| Problem statement |
Every entry here needs to be repeated exactly.

Records excerpted from a collection:

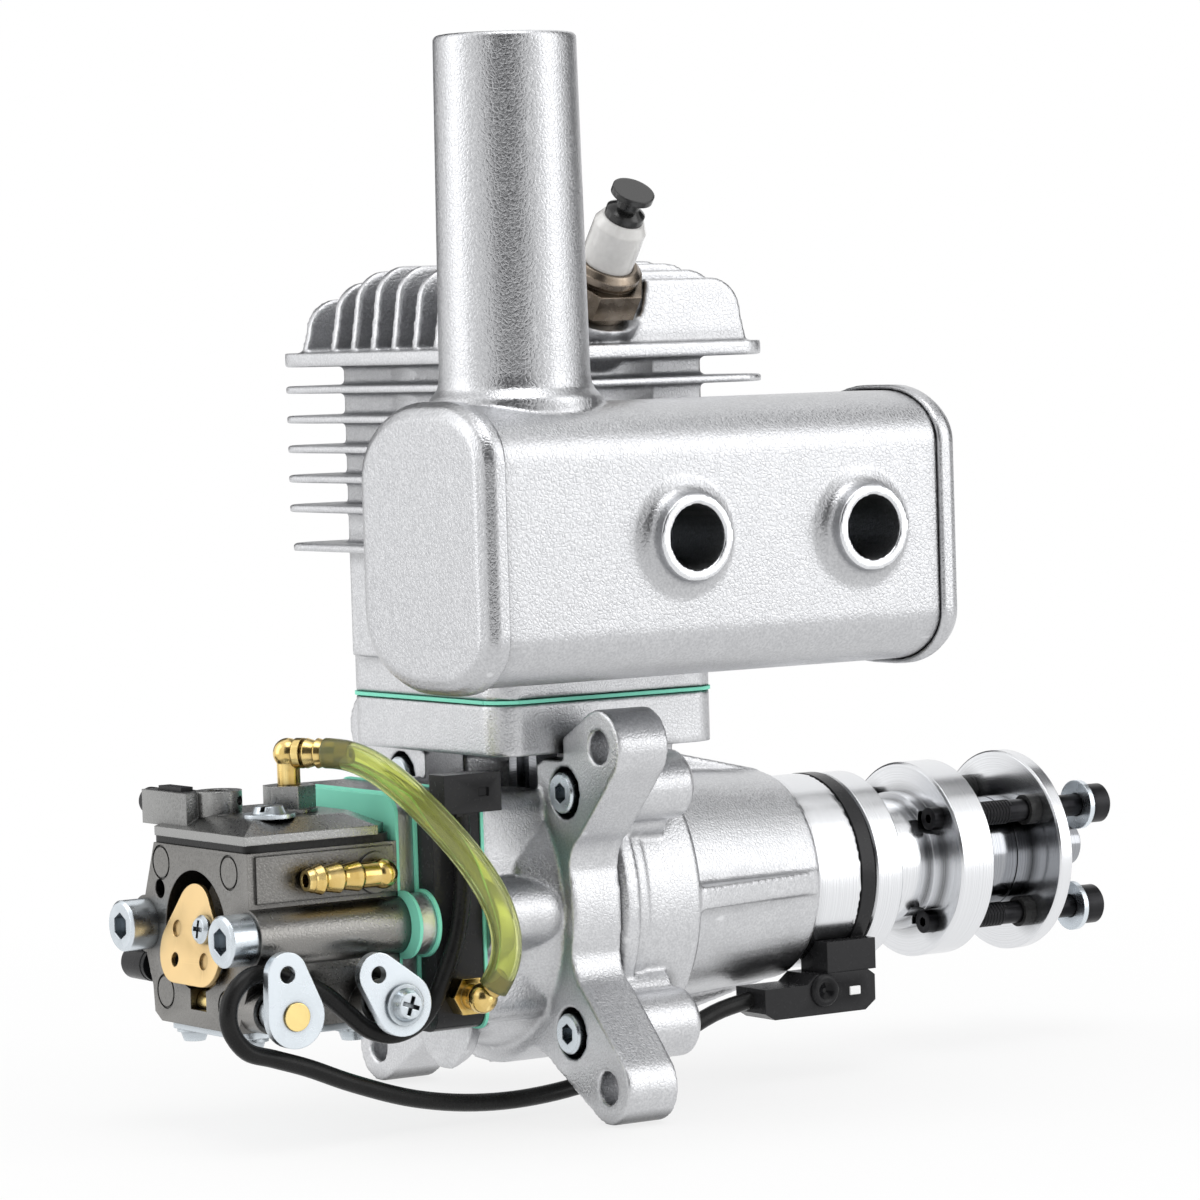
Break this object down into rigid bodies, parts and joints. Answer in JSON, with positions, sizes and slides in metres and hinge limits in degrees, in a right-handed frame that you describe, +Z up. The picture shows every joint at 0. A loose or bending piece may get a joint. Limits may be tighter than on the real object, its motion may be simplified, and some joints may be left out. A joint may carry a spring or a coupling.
{
  "type": "model aircraft engine",
  "caption": "Two-stroke model aircraft engine with finned cylinder, can muffler with side stack, rear carburettor, mounting lugs and a flanged propeller hub.",
  "frame": {"origin": "middle of the four lug holes, on the lugs' rear face, which lies on the crank axis", "axes": "+X along the crankshaft towards the propeller, +Z up along the cylinder, exhaust side -Y"},
  "size_m": [0.1914, 0.1178, 0.1772],
  "materials": {
    "cast_aluminium": "bead-blasted casting",
    "machined_aluminium": "turned bright",
    "zinc_steel": "zinc plated",
    "steel": "machined steel",
    "black_steel": "black oxide",
    "brass": "bright brass",
    "gasket_green": "mint green gasket paper",
    "black_plastic": "moulded, satin",
    "black_rubber": "smooth rubber",
    "hose_yellow": "translucent yellow fuel tubing",
    "white_ceramic": "glazed white"
  },
  "bodies": {
    "engine": {"crankcase": "cast_aluminium", "rear_cover": "cast_aluminium", "case_screws": "zinc_steel", "cylinder_block": "cast_aluminium", "base_gasket": "gasket_green", "base_screws": "zinc_steel", "plug_shell": "steel", "plug_insulator": "white_ceramic", "plug_terminal": "black_plastic", "muffler_body": "cast_aluminium", "muffler_caps": "cast_aluminium", "access_tubes": "cast_aluminium", "stack_pipe": "cast_aluminium", "exhaust_gasket": "steel", "muffler_screws": "zinc_steel", "reed_block": "black_plastic", "reed_petals": "steel", "inlet_gaskets": "gasket_green", "carb_spacer": "cast_aluminium", "carb_body": "cast_aluminium", "carb_diaphragm": "black_rubber", "carb_top_cover": "cast_aluminium", "cover_knob": "black_plastic", "carb_bottom_cover": "zinc_steel", "cover_screws": "zinc_steel", "carb_mount_screws": "zinc_steel", "fuel_barb": "brass", "pulse_elbow": "brass", "elbow_nut": "black_steel", "pulse_fitting": "brass", "pulse_hose": "hose_yellow", "idle_screw": "black_plastic", "sensor_ring": "black_plastic", "sensor_body": "black_plastic", "sensor_cable": "black_rubber", "cable_connector": "black_plastic", "main_bearings": "steel", "shaft_seal": "black_rubber"},
    "piston_group": {"piston": "machined_aluminium", "piston_ring": "steel", "wrist_pin": "steel", "connecting_rod": "steel", "rod_bearings": "brass", "crankpin": "steel"},
    "crank": {"crankshaft": "steel", "prop_hub": "machined_aluminium", "hub_magnet": "steel", "centre_boss": "steel", "prop_washer": "machined_aluminium", "prop_bolts": "black_steel", "prop_bolt_washers": "zinc_steel", "bolt_rings": "black_rubber"},
    "choke": {"choke_shaft": "brass", "choke_plate": "brass", "choke_plate_screw": "zinc_steel", "choke_lever": "zinc_steel"},
    "throttle": {"throttle_shaft": "steel", "throttle_plate": "brass", "throttle_lever": "zinc_steel", "throttle_screw": "zinc_steel"}
  },
  "joints": [
    {"name": "crank_spin", "type": "hinge", "parent": "engine", "child": "crank", "pos_m": [0.05, 0, 0], "axis": [1, 0, 0], "continuous": true},
    {"name": "piston_slide", "type": "slide", "parent": "engine", "child": "piston_group", "axis": [0, 0, 1], "range_m": [0, 0.029]},
    {"name": "choke_turn", "type": "hinge", "parent": "engine", "child": "choke", "pos_m": [-0.0526, 0, -0.012], "axis": [0, 1, 0], "range_deg": [-76, 0]},
    {"name": "throttle_turn", "type": "hinge", "parent": "engine", "child": "throttle", "pos_m": [-0.0324, 0, -0.012], "axis": [0, 1, 0], "range_deg": [0, 62]}
  ]
}
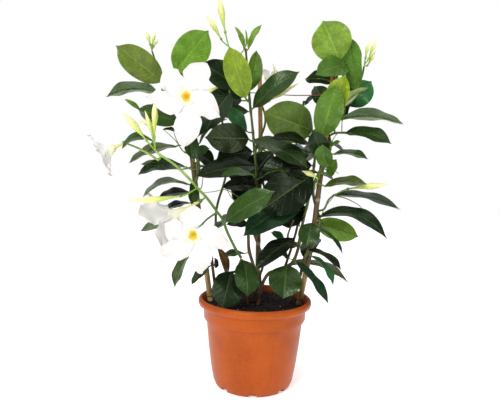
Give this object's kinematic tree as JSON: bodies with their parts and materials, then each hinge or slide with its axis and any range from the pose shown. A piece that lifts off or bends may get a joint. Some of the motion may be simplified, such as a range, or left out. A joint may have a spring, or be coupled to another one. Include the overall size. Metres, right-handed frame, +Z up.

| Response to this task |
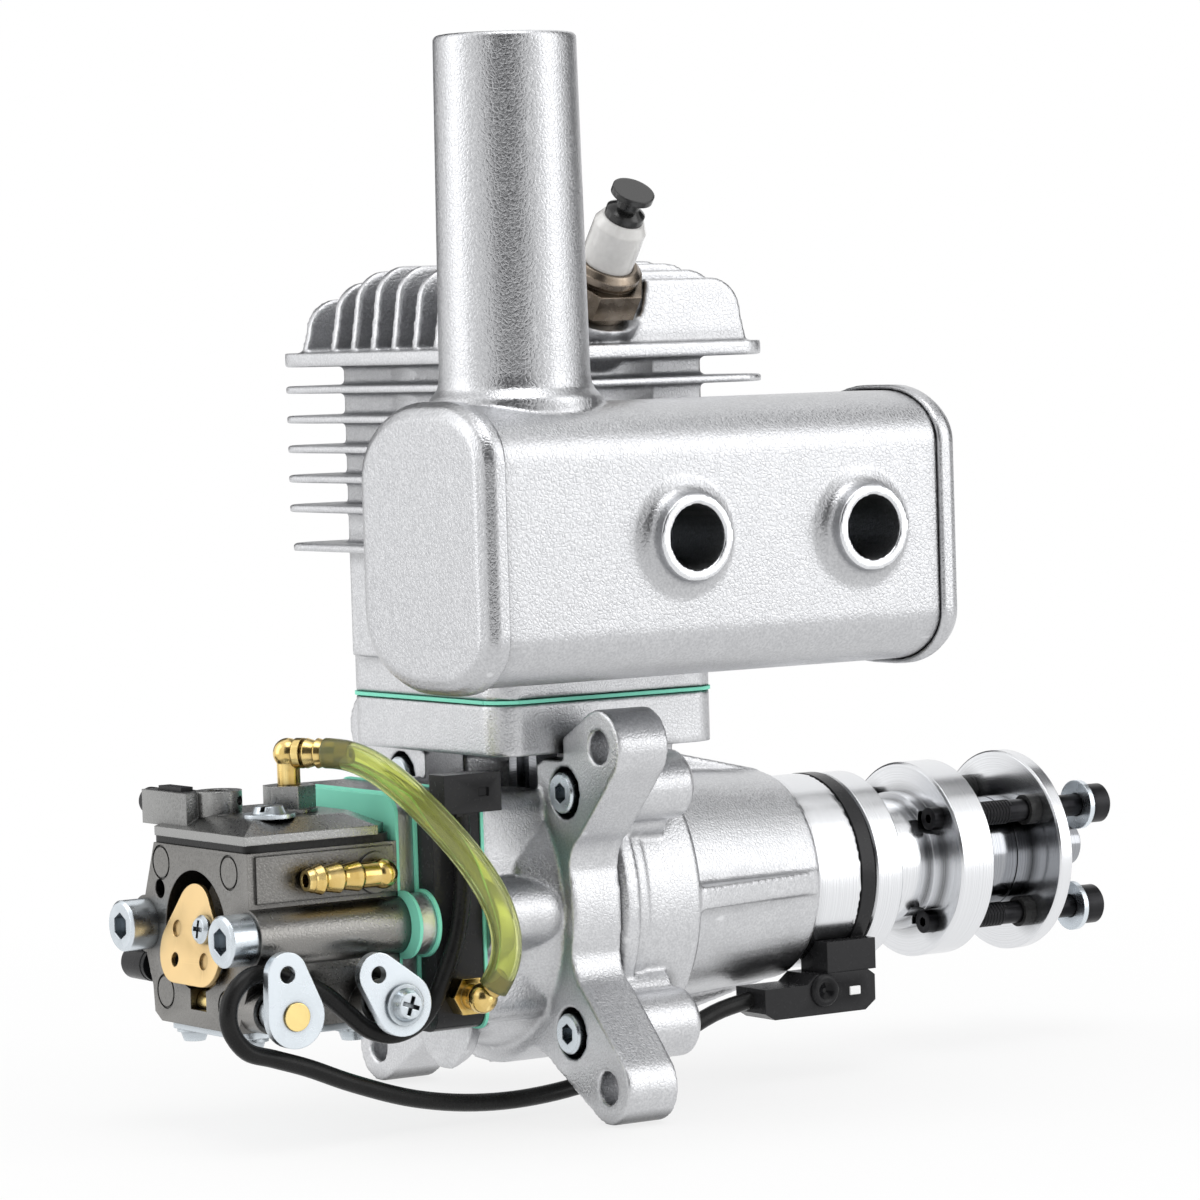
Break this object down into rigid bodies, parts and joints. Answer in JSON, with positions, sizes and slides in metres and hinge limits in degrees, in a right-handed frame that you describe, +Z up. The picture shows every joint at 0. A loose or bending piece may get a joint. Limits may be tighter than on the real object, its motion may be simplified, and some joints may be left out. A joint may carry a spring or a coupling.
{
  "type": "model aircraft engine",
  "caption": "Two-stroke model aircraft engine with finned cylinder, can muffler with side stack, rear carburettor, mounting lugs and a flanged propeller hub.",
  "frame": {"origin": "middle of the four lug holes, on the lugs' rear face, which lies on the crank axis", "axes": "+X along the crankshaft towards the propeller, +Z up along the cylinder, exhaust side -Y"},
  "size_m": [0.1914, 0.1178, 0.1772],
  "materials": {
    "cast_aluminium": "bead-blasted casting",
    "machined_aluminium": "turned bright",
    "zinc_steel": "zinc plated",
    "steel": "machined steel",
    "black_steel": "black oxide",
    "brass": "bright brass",
    "gasket_green": "mint green gasket paper",
    "black_plastic": "moulded, satin",
    "black_rubber": "smooth rubber",
    "hose_yellow": "translucent yellow fuel tubing",
    "white_ceramic": "glazed white"
  },
  "bodies": {
    "engine": {"crankcase": "cast_aluminium", "rear_cover": "cast_aluminium", "case_screws": "zinc_steel", "cylinder_block": "cast_aluminium", "base_gasket": "gasket_green", "base_screws": "zinc_steel", "plug_shell": "steel", "plug_insulator": "white_ceramic", "plug_terminal": "black_plastic", "muffler_body": "cast_aluminium", "muffler_caps": "cast_aluminium", "access_tubes": "cast_aluminium", "stack_pipe": "cast_aluminium", "exhaust_gasket": "steel", "muffler_screws": "zinc_steel", "reed_block": "black_plastic", "reed_petals": "steel", "inlet_gaskets": "gasket_green", "carb_spacer": "cast_aluminium", "carb_body": "cast_aluminium", "carb_diaphragm": "black_rubber", "carb_top_cover": "cast_aluminium", "cover_knob": "black_plastic", "carb_bottom_cover": "zinc_steel", "cover_screws": "zinc_steel", "carb_mount_screws": "zinc_steel", "fuel_barb": "brass", "pulse_elbow": "brass", "elbow_nut": "black_steel", "pulse_fitting": "brass", "pulse_hose": "hose_yellow", "idle_screw": "black_plastic", "sensor_ring": "black_plastic", "sensor_body": "black_plastic", "sensor_cable": "black_rubber", "cable_connector": "black_plastic", "main_bearings": "steel", "shaft_seal": "black_rubber"},
    "piston_group": {"piston": "machined_aluminium", "piston_ring": "steel", "wrist_pin": "steel", "connecting_rod": "steel", "rod_bearings": "brass", "crankpin": "steel"},
    "crank": {"crankshaft": "steel", "prop_hub": "machined_aluminium", "hub_magnet": "steel", "centre_boss": "steel", "prop_washer": "machined_aluminium", "prop_bolts": "black_steel", "prop_bolt_washers": "zinc_steel", "bolt_rings": "black_rubber"},
    "choke": {"choke_shaft": "brass", "choke_plate": "brass", "choke_plate_screw": "zinc_steel", "choke_lever": "zinc_steel"},
    "throttle": {"throttle_shaft": "steel", "throttle_plate": "brass", "throttle_lever": "zinc_steel", "throttle_screw": "zinc_steel"}
  },
  "joints": [
    {"name": "crank_spin", "type": "hinge", "parent": "engine", "child": "crank", "pos_m": [0.05, 0, 0], "axis": [1, 0, 0], "continuous": true},
    {"name": "piston_slide", "type": "slide", "parent": "engine", "child": "piston_group", "axis": [0, 0, 1], "range_m": [0, 0.029]},
    {"name": "choke_turn", "type": "hinge", "parent": "engine", "child": "choke", "pos_m": [-0.0526, 0, -0.012], "axis": [0, 1, 0], "range_deg": [-76, 0]},
    {"name": "throttle_turn", "type": "hinge", "parent": "engine", "child": "throttle", "pos_m": [-0.0324, 0, -0.012], "axis": [0, 1, 0], "range_deg": [0, 62]}
  ]
}
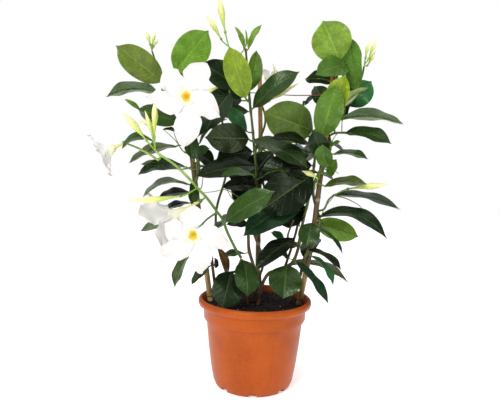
Give this object's kinematic tree as JSON: bodies with their parts and materials, then each hinge or slide with its axis and any range from the pose shown. A piece that lifts off or bends may get a joint. Some of the motion may be simplified, such as a range, or left out. A joint may have a spring, or be coupled to another one. Include the overall size. Metres, right-handed frame, +Z up.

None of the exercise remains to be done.